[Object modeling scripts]
>> begin
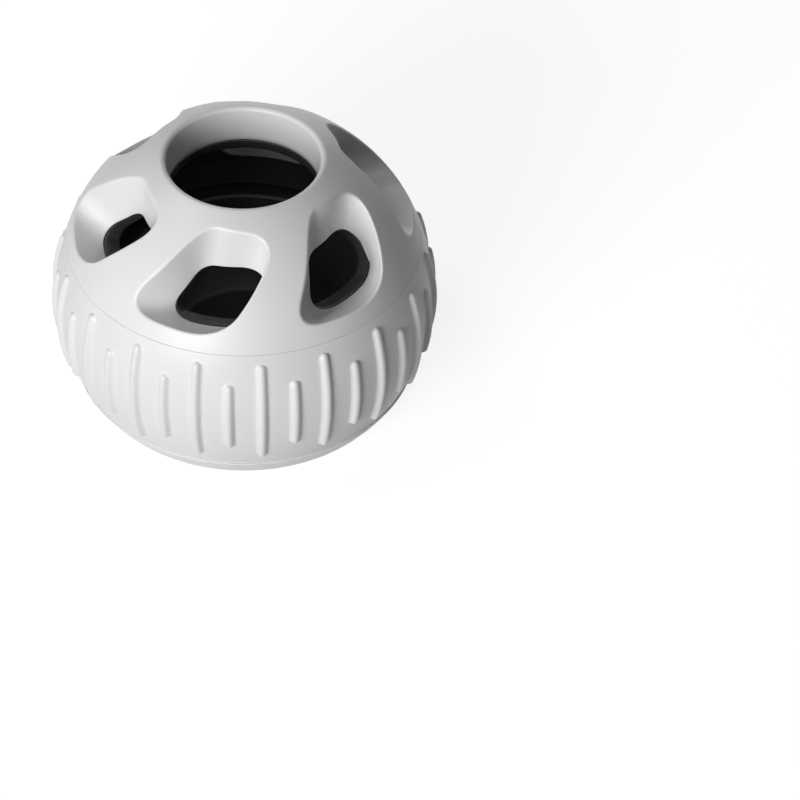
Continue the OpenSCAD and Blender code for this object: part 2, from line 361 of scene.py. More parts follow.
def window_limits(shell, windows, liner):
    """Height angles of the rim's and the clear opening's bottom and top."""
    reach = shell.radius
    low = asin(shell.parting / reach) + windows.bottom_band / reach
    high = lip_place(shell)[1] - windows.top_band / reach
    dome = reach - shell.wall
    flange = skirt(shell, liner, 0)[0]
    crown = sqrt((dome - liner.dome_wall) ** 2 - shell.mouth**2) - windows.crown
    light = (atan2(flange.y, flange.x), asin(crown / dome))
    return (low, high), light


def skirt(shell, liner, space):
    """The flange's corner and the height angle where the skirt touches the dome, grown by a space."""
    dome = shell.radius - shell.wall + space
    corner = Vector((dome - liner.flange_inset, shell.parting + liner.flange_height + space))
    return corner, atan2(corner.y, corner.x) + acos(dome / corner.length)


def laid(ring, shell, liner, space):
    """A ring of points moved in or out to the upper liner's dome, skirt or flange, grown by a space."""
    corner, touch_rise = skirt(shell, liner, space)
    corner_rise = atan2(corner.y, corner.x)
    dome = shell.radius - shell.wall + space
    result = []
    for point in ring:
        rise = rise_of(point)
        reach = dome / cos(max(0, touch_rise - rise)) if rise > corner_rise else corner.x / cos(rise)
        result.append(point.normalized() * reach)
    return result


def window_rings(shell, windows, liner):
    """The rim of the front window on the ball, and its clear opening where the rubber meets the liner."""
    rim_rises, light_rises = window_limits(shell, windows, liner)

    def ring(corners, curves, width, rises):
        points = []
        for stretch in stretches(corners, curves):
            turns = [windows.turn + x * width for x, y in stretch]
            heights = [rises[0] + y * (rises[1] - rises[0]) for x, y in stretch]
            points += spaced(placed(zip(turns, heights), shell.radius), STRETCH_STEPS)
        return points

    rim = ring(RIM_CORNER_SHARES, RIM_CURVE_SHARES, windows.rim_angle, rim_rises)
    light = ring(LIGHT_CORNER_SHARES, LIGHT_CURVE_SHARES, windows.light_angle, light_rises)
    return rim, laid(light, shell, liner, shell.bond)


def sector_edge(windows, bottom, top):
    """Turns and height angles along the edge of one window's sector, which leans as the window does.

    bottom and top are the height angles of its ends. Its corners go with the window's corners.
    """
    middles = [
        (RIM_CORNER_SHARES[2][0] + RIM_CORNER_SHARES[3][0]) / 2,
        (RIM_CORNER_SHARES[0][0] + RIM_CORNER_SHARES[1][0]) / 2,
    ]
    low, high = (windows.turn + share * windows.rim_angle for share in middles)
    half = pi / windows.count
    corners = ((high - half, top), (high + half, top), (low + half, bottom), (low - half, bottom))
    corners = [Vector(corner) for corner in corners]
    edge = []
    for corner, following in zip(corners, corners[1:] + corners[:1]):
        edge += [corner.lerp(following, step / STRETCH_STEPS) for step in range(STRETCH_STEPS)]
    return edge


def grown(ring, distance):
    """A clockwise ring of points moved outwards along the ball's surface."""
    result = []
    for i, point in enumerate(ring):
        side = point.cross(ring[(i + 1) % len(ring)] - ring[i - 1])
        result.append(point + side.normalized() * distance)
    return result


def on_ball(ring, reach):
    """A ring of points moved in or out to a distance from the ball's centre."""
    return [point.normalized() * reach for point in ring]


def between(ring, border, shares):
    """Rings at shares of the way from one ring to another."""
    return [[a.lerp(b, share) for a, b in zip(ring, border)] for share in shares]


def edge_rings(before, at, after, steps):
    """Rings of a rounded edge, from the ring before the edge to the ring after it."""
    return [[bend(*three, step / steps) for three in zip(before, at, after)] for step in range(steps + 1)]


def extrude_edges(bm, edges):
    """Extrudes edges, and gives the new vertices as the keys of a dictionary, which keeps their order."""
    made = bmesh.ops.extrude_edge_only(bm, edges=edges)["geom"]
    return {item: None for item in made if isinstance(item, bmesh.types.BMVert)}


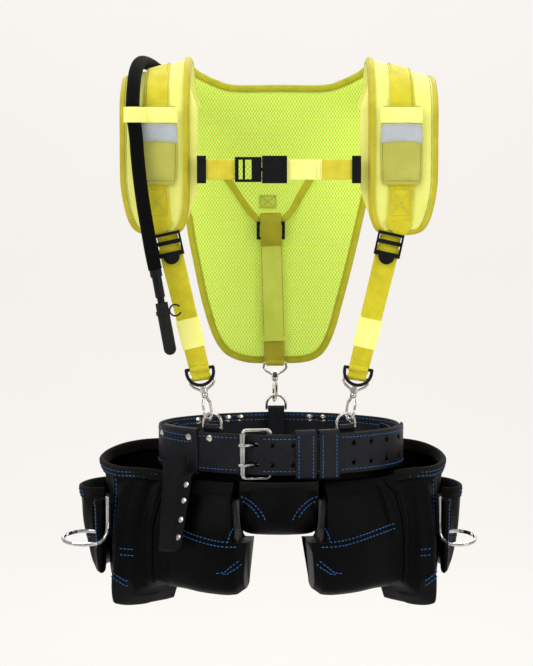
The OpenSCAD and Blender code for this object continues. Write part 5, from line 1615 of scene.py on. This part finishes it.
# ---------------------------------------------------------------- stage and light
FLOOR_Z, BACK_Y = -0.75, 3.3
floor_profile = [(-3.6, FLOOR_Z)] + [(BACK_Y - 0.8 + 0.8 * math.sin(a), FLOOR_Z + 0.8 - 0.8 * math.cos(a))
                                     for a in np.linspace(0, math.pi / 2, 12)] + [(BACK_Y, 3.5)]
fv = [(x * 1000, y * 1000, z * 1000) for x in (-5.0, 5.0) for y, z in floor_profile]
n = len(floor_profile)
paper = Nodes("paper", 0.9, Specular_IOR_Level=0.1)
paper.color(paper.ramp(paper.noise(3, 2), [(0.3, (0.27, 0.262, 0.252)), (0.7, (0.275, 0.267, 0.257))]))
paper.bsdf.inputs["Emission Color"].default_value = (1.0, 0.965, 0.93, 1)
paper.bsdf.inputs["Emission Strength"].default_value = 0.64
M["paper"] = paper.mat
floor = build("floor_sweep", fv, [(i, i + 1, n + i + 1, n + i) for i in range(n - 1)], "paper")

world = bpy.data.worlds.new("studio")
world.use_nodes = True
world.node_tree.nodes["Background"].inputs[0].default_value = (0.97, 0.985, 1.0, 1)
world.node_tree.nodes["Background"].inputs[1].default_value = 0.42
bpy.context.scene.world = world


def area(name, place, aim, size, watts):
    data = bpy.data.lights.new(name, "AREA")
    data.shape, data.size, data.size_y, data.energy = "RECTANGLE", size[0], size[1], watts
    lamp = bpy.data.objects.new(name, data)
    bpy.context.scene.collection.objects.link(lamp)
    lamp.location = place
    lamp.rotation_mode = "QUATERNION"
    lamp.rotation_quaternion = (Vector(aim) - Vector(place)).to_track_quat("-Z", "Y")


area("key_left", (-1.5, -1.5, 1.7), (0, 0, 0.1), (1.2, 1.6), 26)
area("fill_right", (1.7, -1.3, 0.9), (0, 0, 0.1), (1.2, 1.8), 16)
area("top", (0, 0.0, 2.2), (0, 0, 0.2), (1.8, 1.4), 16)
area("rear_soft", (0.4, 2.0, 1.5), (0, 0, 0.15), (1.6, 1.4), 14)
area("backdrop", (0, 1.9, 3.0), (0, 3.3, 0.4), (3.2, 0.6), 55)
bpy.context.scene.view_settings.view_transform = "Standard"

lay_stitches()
>> end
- **REQUIRED WORK**
Repeat only the stretch of lines that opens with the line containing "The OpenSCAD and Blender code for this object continues." and closes with the final line of the entries, both included, exactly as written.

- **FULL OUTPUT**
The OpenSCAD and Blender code for this object continues. Write part 5, from line 1615 of scene.py on. This part finishes it.
# ---------------------------------------------------------------- stage and light
FLOOR_Z, BACK_Y = -0.75, 3.3
floor_profile = [(-3.6, FLOOR_Z)] + [(BACK_Y - 0.8 + 0.8 * math.sin(a), FLOOR_Z + 0.8 - 0.8 * math.cos(a))
                                     for a in np.linspace(0, math.pi / 2, 12)] + [(BACK_Y, 3.5)]
fv = [(x * 1000, y * 1000, z * 1000) for x in (-5.0, 5.0) for y, z in floor_profile]
n = len(floor_profile)
paper = Nodes("paper", 0.9, Specular_IOR_Level=0.1)
paper.color(paper.ramp(paper.noise(3, 2), [(0.3, (0.27, 0.262, 0.252)), (0.7, (0.275, 0.267, 0.257))]))
paper.bsdf.inputs["Emission Color"].default_value = (1.0, 0.965, 0.93, 1)
paper.bsdf.inputs["Emission Strength"].default_value = 0.64
M["paper"] = paper.mat
floor = build("floor_sweep", fv, [(i, i + 1, n + i + 1, n + i) for i in range(n - 1)], "paper")

world = bpy.data.worlds.new("studio")
world.use_nodes = True
world.node_tree.nodes["Background"].inputs[0].default_value = (0.97, 0.985, 1.0, 1)
world.node_tree.nodes["Background"].inputs[1].default_value = 0.42
bpy.context.scene.world = world


def area(name, place, aim, size, watts):
    data = bpy.data.lights.new(name, "AREA")
    data.shape, data.size, data.size_y, data.energy = "RECTANGLE", size[0], size[1], watts
    lamp = bpy.data.objects.new(name, data)
    bpy.context.scene.collection.objects.link(lamp)
    lamp.location = place
    lamp.rotation_mode = "QUATERNION"
    lamp.rotation_quaternion = (Vector(aim) - Vector(place)).to_track_quat("-Z", "Y")


area("key_left", (-1.5, -1.5, 1.7), (0, 0, 0.1), (1.2, 1.6), 26)
area("fill_right", (1.7, -1.3, 0.9), (0, 0, 0.1), (1.2, 1.8), 16)
area("top", (0, 0.0, 2.2), (0, 0, 0.2), (1.8, 1.4), 16)
area("rear_soft", (0.4, 2.0, 1.5), (0, 0, 0.15), (1.6, 1.4), 14)
area("backdrop", (0, 1.9, 3.0), (0, 3.3, 0.4), (3.2, 0.6), 55)
bpy.context.scene.view_settings.view_transform = "Standard"

lay_stitches()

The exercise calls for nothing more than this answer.